### Provided data
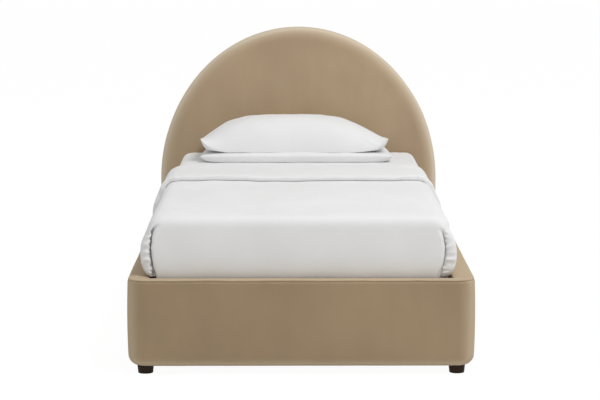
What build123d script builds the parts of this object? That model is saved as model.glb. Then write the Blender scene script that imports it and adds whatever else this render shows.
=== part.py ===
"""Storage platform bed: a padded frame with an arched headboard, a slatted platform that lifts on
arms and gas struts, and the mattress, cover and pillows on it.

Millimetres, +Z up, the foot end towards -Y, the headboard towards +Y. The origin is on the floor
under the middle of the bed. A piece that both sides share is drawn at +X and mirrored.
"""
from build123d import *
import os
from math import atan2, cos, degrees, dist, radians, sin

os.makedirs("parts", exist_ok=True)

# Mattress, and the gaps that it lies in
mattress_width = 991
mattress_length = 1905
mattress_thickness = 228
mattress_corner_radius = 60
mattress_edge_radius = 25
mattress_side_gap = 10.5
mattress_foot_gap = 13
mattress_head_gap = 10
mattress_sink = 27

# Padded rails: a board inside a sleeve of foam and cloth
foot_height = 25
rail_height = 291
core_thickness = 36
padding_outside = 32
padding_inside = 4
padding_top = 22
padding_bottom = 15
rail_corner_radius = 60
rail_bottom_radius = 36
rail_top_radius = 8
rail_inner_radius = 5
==
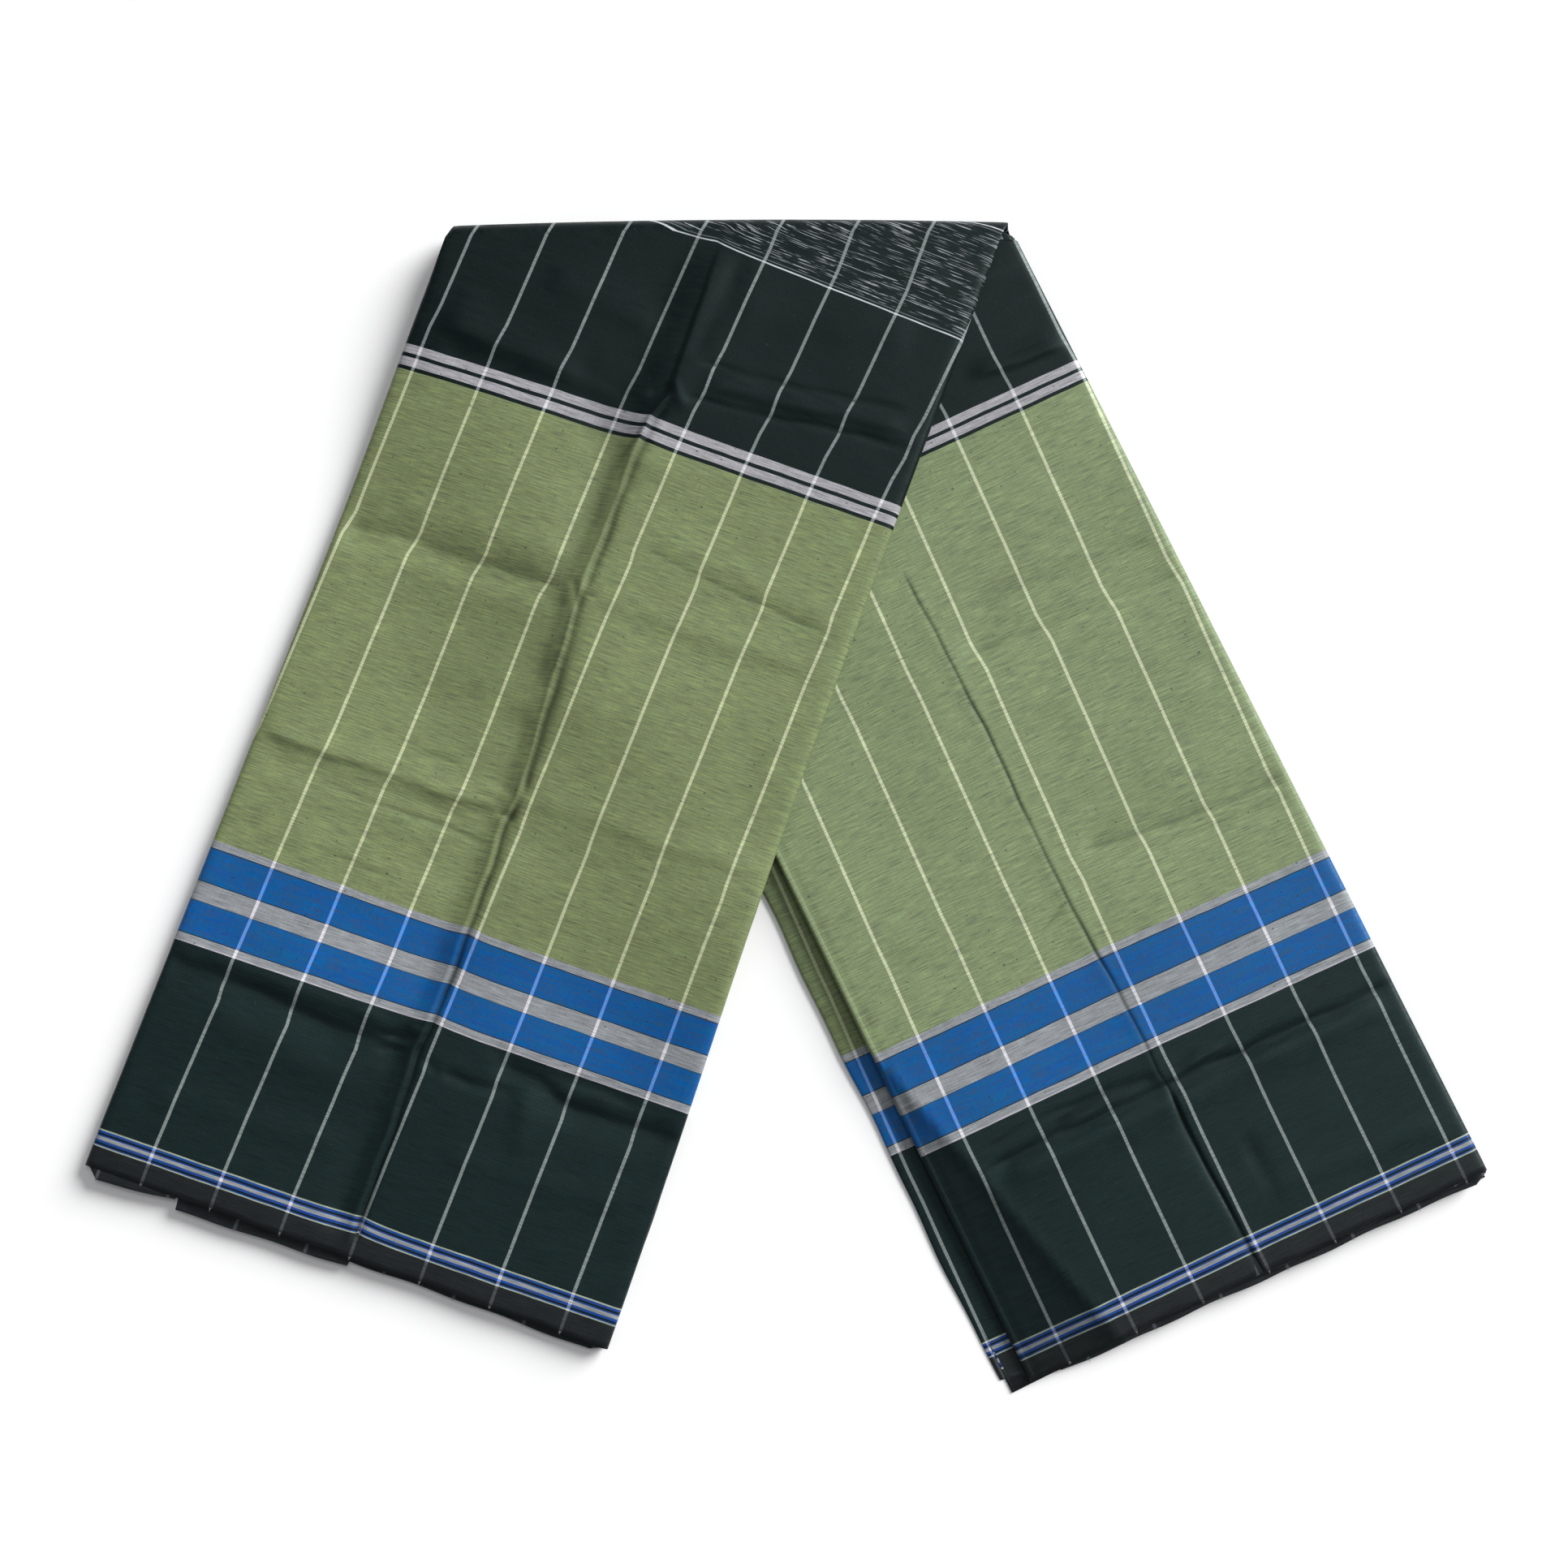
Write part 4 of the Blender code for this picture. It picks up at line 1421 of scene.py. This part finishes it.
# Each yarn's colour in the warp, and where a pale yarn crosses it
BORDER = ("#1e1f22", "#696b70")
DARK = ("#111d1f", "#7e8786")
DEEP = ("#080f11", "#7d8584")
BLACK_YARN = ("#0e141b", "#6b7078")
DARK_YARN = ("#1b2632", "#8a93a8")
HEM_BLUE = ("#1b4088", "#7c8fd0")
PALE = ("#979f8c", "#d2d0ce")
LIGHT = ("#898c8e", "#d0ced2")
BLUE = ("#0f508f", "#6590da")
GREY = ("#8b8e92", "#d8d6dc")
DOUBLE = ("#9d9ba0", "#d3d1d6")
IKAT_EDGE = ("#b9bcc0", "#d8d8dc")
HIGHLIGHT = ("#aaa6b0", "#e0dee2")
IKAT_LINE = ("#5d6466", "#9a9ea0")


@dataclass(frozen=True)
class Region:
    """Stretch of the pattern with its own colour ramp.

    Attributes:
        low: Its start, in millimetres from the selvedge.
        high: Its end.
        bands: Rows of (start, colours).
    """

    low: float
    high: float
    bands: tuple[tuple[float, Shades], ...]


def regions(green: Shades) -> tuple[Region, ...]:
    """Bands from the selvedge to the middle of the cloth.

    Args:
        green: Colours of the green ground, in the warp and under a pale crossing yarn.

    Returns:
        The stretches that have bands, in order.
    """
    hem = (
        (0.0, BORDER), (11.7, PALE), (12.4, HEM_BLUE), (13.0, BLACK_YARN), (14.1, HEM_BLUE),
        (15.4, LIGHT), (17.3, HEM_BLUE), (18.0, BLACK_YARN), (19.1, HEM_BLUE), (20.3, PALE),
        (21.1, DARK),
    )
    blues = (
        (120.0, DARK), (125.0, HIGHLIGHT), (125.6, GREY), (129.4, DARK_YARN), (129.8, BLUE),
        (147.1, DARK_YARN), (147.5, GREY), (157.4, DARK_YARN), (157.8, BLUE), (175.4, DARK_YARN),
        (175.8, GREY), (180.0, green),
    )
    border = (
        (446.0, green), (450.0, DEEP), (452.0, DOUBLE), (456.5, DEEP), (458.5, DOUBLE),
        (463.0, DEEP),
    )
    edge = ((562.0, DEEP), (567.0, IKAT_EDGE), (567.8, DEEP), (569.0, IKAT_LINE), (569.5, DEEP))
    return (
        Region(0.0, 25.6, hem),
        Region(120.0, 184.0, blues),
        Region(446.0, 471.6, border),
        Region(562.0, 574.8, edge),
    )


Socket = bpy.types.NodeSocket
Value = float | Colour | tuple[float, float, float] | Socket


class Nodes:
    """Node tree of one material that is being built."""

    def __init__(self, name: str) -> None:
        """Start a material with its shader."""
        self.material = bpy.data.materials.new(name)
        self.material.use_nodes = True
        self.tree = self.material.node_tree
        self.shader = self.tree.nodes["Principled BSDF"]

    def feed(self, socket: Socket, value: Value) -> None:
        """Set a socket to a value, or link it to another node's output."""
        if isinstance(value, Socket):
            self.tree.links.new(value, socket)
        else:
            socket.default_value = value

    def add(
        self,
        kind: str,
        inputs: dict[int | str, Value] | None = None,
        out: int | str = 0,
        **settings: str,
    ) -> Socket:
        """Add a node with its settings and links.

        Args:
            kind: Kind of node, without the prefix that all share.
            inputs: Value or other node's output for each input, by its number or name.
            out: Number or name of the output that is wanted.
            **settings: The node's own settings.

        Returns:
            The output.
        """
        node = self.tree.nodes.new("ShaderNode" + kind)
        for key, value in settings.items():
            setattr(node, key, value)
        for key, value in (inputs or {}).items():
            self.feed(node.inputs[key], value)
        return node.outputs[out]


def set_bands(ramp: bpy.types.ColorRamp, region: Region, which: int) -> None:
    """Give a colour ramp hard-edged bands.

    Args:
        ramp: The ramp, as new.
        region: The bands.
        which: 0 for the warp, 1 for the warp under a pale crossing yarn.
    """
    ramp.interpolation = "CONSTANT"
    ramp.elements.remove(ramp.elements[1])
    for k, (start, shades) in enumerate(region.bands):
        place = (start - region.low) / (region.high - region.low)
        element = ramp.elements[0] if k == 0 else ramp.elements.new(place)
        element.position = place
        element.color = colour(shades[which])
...
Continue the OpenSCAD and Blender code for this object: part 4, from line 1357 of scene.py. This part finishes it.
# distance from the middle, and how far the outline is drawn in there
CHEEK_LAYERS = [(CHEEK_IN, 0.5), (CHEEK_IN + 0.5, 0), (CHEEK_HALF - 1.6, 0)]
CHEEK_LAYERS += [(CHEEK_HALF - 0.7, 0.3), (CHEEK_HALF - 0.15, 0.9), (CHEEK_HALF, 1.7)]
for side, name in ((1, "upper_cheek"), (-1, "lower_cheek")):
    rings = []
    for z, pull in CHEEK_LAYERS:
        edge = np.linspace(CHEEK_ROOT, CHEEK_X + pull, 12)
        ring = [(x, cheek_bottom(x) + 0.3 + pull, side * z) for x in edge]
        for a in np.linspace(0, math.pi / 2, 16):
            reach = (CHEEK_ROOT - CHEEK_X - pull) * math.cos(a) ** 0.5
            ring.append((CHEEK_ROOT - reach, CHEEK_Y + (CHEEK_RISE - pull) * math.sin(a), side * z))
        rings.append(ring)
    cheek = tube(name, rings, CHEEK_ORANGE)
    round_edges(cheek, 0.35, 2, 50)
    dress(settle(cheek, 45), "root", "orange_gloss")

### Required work
Output exactly the lines of the material above from the one containing "What build123d script" up to and including the one containing "rail_inner_radius = 5".

### Exercise solution
What build123d script builds the parts of this object? That model is saved as model.glb. Then write the Blender scene script that imports it and adds whatever else this render shows.
=== part.py ===
"""Storage platform bed: a padded frame with an arched headboard, a slatted platform that lifts on
arms and gas struts, and the mattress, cover and pillows on it.

Millimetres, +Z up, the foot end towards -Y, the headboard towards +Y. The origin is on the floor
under the middle of the bed. A piece that both sides share is drawn at +X and mirrored.
"""
from build123d import *
import os
from math import atan2, cos, degrees, dist, radians, sin

os.makedirs("parts", exist_ok=True)

# Mattress, and the gaps that it lies in
mattress_width = 991
mattress_length = 1905
mattress_thickness = 228
mattress_corner_radius = 60
mattress_edge_radius = 25
mattress_side_gap = 10.5
mattress_foot_gap = 13
mattress_head_gap = 10
mattress_sink = 27

# Padded rails: a board inside a sleeve of foam and cloth
foot_height = 25
rail_height = 291
core_thickness = 36
padding_outside = 32
padding_inside = 4
padding_top = 22
padding_bottom = 15
rail_corner_radius = 60
rail_bottom_radius = 36
rail_top_radius = 8
rail_inner_radius = 5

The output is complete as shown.